As for the next two I will give a "hi-tech" proof (See Martins comment for a direct proof).

Modular arithmetic $\mathbb{Z}/p\mathbb{Z}$ is a ring, but the group of units $(\mathbb{Z}/p\mathbb{Z})^\times$ is a group: It's the multiplicative part of the ring. The only non-unit is $0$ so as a set it's $\{1,2,\cdots,p-1\}$.

This group is cyclic (a very fundamental and strong theorem, see here for some discussion on it) and we can use this to prove the theorems: Let $g$ generate the group, so that every element is of the form $g^k$ for some $0 < k < p-1$,

• First note that $a$ is a square iff $a = g^{2k}$. (Easy to prove).

Let $a = g^u$, $b = g^v$ so $r = ab = g^{u+v}$. All three facts are an easy deduction from this. You can prove them now but I would like to define some good notation.

We can introduce the Legendre symbol now: Define a map $\left(\tfrac{-}{p}\right)$ that takes $g$ to $-1$ and extend it to the whole group: It's a group homomorphism from the units group $\mathbb{Z}/p\mathbb{Z}$ into $\{1,-1\}$. It's $1$ exactly when the number is a square and $0$ otherwise.

So now we have:

• If $a$ and $b$ are squares then $r$ is a square because $\left(\tfrac{r}{p}\right) = \left(\tfrac{ab}{p}\right) = \left(\tfrac{a}{p}\right)\left(\tfrac{b}{p}\right) = 1 \cdot 1 = 1$.

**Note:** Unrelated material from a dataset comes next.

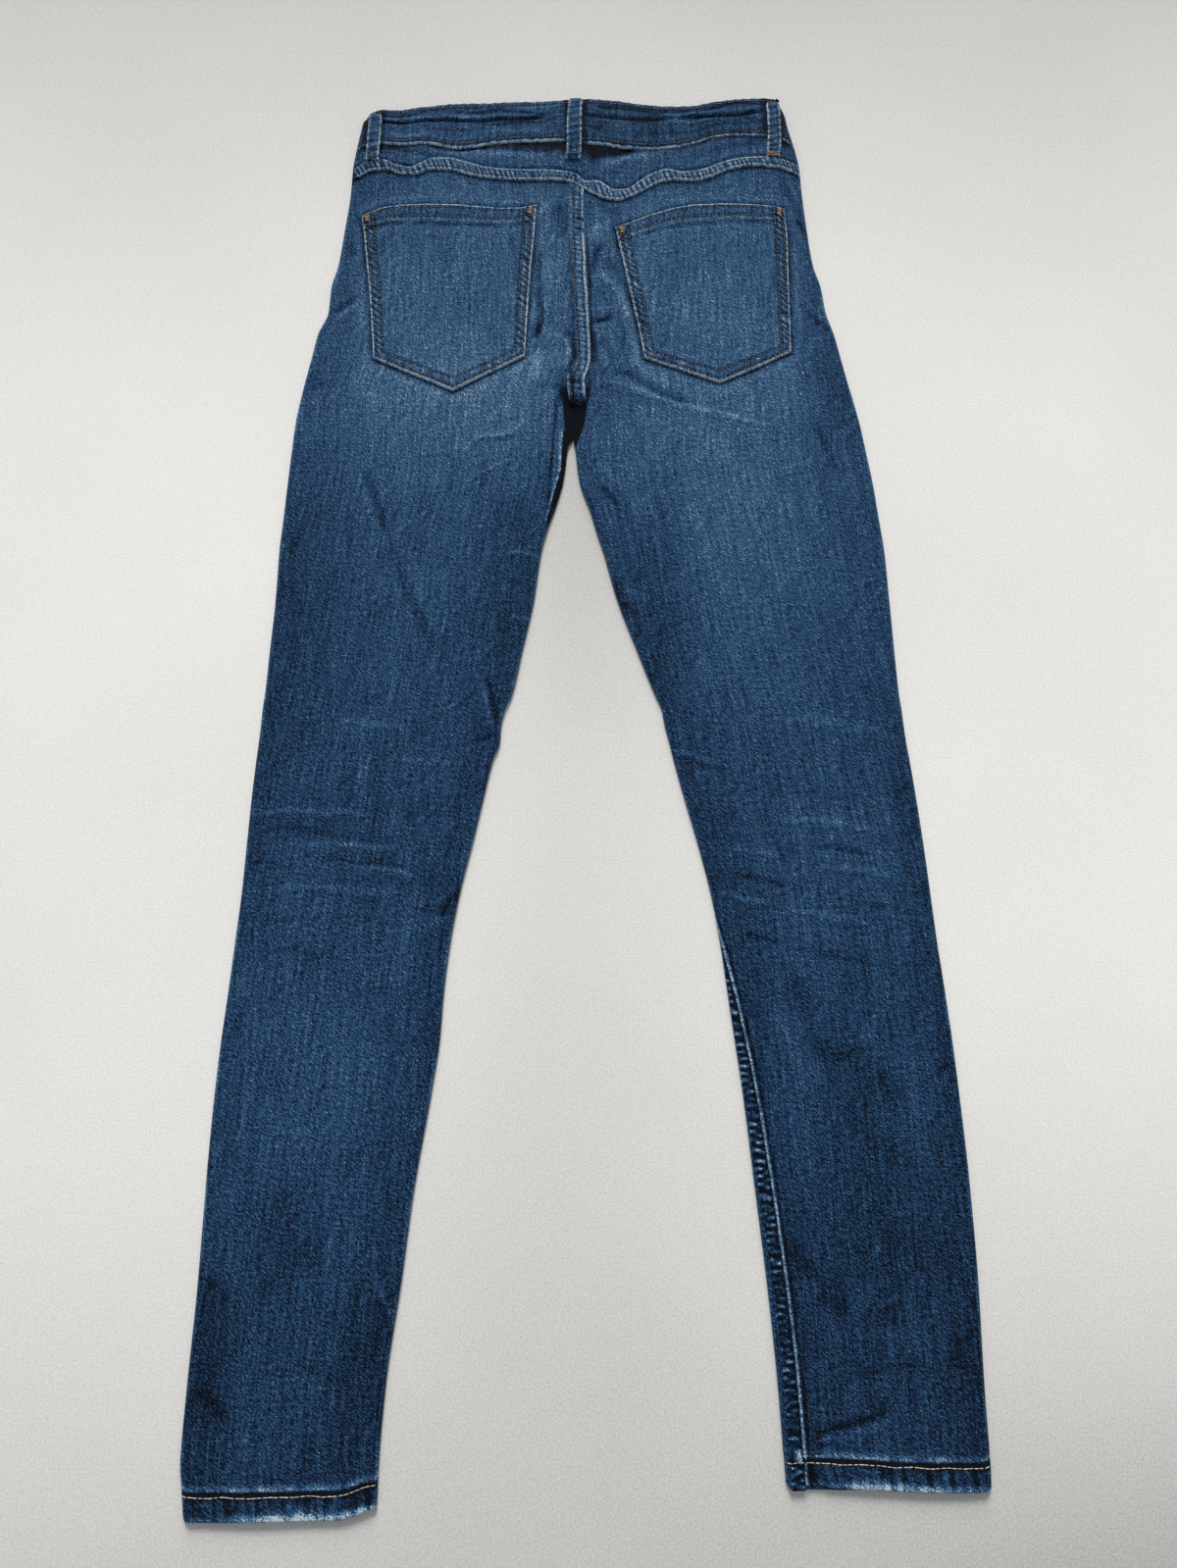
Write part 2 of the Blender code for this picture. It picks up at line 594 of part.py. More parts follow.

• If $a$ and $b$ are not squares then $r$ is a square because $\left(\tfrac{r}{p}\right) = \left(\tfrac{ab}{p}\right) = \left(\tfrac{a}{p}\right)\left(\tfrac{b}{p}\right) = -1 \cdot -1 = 1$.

• If one of $a,b$ is a square and the other is not then $r$ is not a square because $\left(\tfrac{r}{p}\right) = \left(\tfrac{ab}{p}\right) = \left(\tfrac{a}{p}\right)\left(\tfrac{b}{p}\right) = 1 \cdot -1 = -1$.

Answer 2

What you are observing is simply the addition tables for $\rm\, \mathbb Z/2\, \cong\, G/G^2,\,\ G = \mathbb (Z/p)\backslash 0.\:$ The squares form a subgroup of index $2$, so they multiply the same as addition mod $2\, $ (parity addition), i.e. with notation: $ $ Square $\rm = \color{c00}{S \to 0}\in \mathbb Z/2,\ $ Nonsquare $\rm = N\to 1\in \mathbb Z/2,\, $ the product table is

$$\begin{align}\rm S \:\!*\:\! S\:\!\ &=\rm\:\! \:S\,\iff 0 + 0\ \equiv\ 0\\ \rm S * N\ &=\rm\ N\iff 0 + 1\ \equiv\ 1\\ \rm N * N\ &=\rm\ S\, \iff 1 + 1\ \equiv\ 0 \end{align}\qquad\qquad$$

Remark $ $ When you are first learning elementary number theory and group theory, in order to gain intuition on abstract algebraic structures, it is essential to explore many concrete instances of these abstractions. For similar concrete examples see my post a couple days ago, which describes various ways of characterizing subgroups, including the complementary view of a subgroup (e.g integer + noninteger = noninteger, $ $ generalizing $\rm \,S*N = N\,$ above). As you can see from the many examples there, such subgroup laws (and their complements) are already well-known subconsciously in familiar number systems. The algebraic abstractions serve to "reify" this intuitive knowledge in a more formal structured manner. Such incremental abstraction steps are essential in order to cope with such structure when it arises in much more complex contexts.

Answer 3

We are working in the multiplicative group $G=(\mathbb{Z}/p\mathbb{Z})^*$. This group is cyclic with order $p-1$, which is even for $p \neq 2$. Then $G^2$, consisting of the squares of elements in $G$, is an index 2 subgroup. The set of nonsquares is just the coset of $G^2$ in $G$.

We can immediately conclude:

1. The product of two squares is a square.
2. The product of a square and a nonsquare is a nonsquare.
3. The product of two nonsquares is a square.